Reproduce all of the data word for word.
>>>
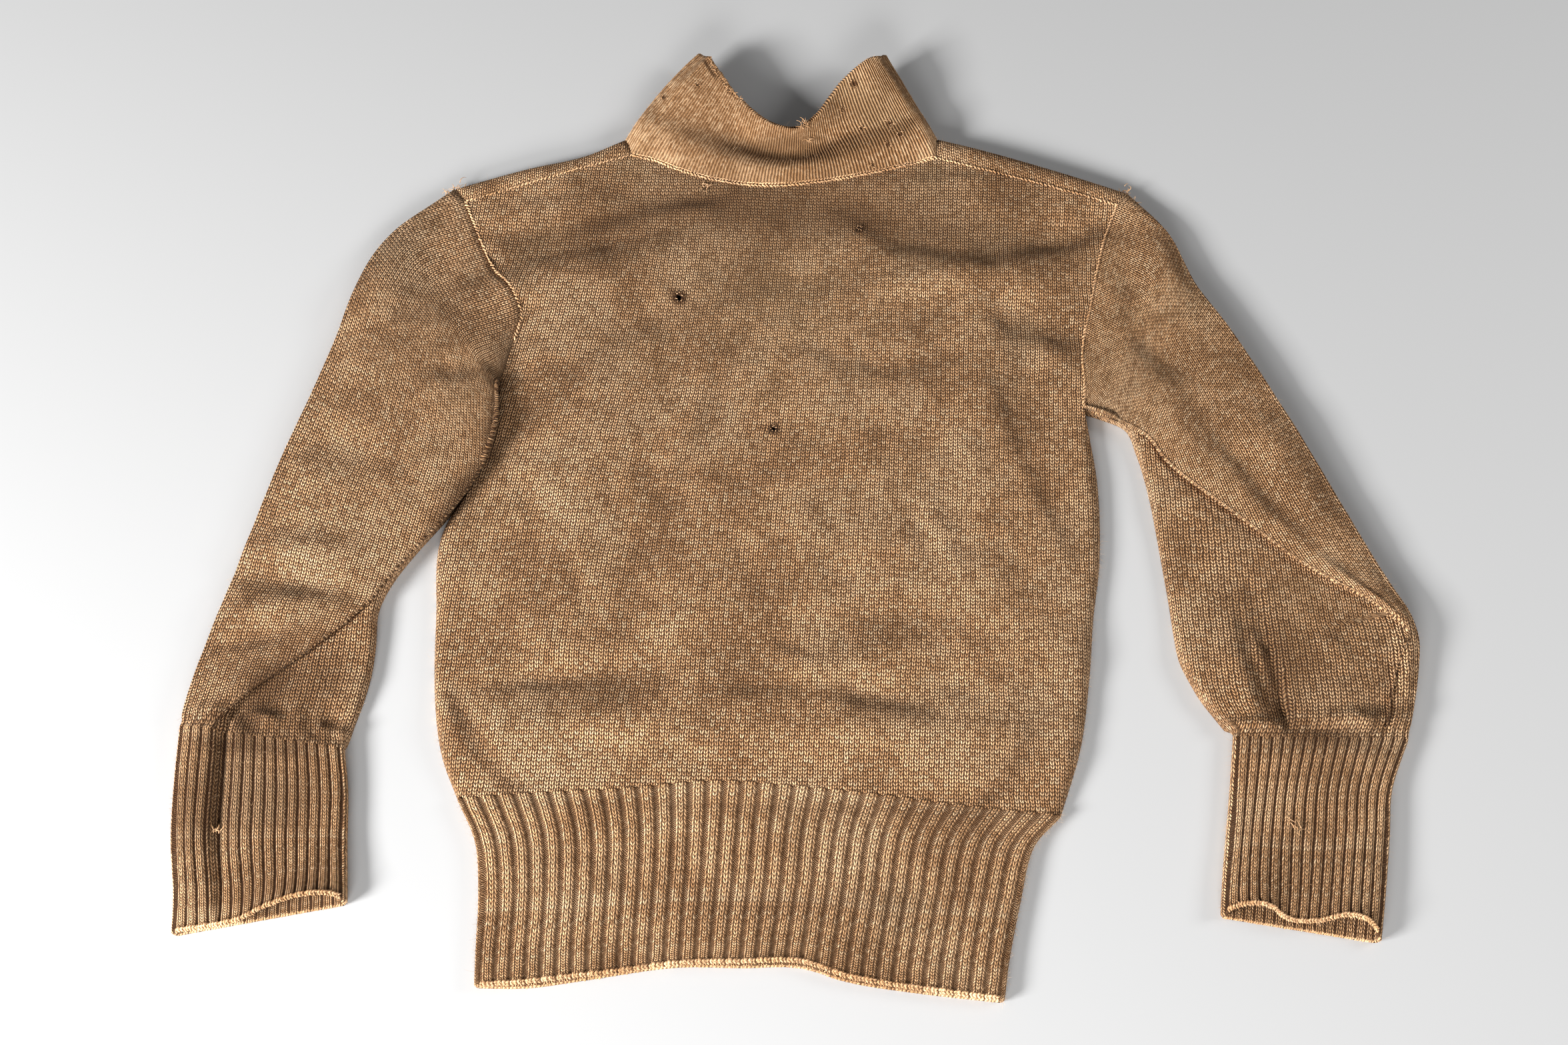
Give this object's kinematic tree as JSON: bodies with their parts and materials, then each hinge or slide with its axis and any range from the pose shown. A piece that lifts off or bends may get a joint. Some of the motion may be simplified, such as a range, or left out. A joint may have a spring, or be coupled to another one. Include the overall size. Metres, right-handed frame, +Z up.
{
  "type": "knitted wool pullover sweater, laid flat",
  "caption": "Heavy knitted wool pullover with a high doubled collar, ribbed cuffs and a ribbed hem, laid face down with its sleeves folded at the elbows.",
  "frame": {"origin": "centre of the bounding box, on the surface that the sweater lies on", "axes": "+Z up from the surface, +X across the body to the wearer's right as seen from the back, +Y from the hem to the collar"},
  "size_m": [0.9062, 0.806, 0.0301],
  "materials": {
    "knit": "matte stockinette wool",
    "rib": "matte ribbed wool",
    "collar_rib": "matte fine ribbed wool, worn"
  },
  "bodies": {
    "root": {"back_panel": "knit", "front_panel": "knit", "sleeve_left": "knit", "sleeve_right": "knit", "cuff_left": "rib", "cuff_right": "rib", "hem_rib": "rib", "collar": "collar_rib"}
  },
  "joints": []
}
<<<
Result of this exercise:
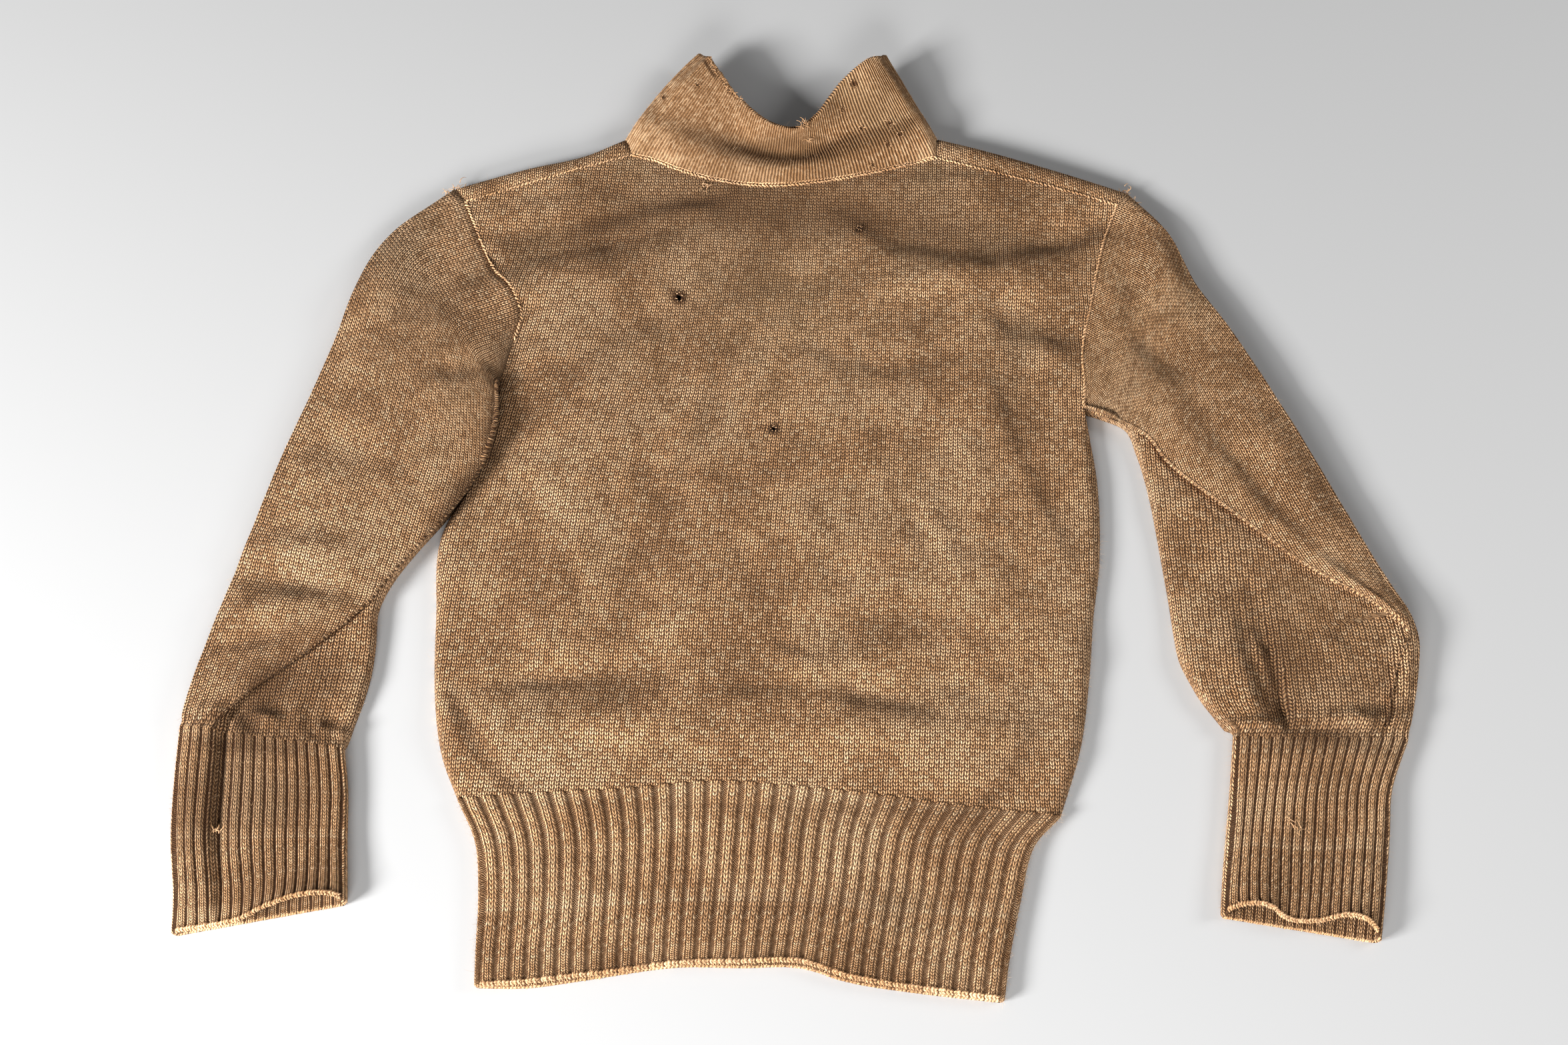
Give this object's kinematic tree as JSON: bodies with their parts and materials, then each hinge or slide with its axis and any range from the pose shown. A piece that lifts off or bends may get a joint. Some of the motion may be simplified, such as a range, or left out. A joint may have a spring, or be coupled to another one. Include the overall size. Metres, right-handed frame, +Z up.
{
  "type": "knitted wool pullover sweater, laid flat",
  "caption": "Heavy knitted wool pullover with a high doubled collar, ribbed cuffs and a ribbed hem, laid face down with its sleeves folded at the elbows.",
  "frame": {"origin": "centre of the bounding box, on the surface that the sweater lies on", "axes": "+Z up from the surface, +X across the body to the wearer's right as seen from the back, +Y from the hem to the collar"},
  "size_m": [0.9062, 0.806, 0.0301],
  "materials": {
    "knit": "matte stockinette wool",
    "rib": "matte ribbed wool",
    "collar_rib": "matte fine ribbed wool, worn"
  },
  "bodies": {
    "root": {"back_panel": "knit", "front_panel": "knit", "sleeve_left": "knit", "sleeve_right": "knit", "cuff_left": "rib", "cuff_right": "rib", "hem_rib": "rib", "collar": "collar_rib"}
  },
  "joints": []
}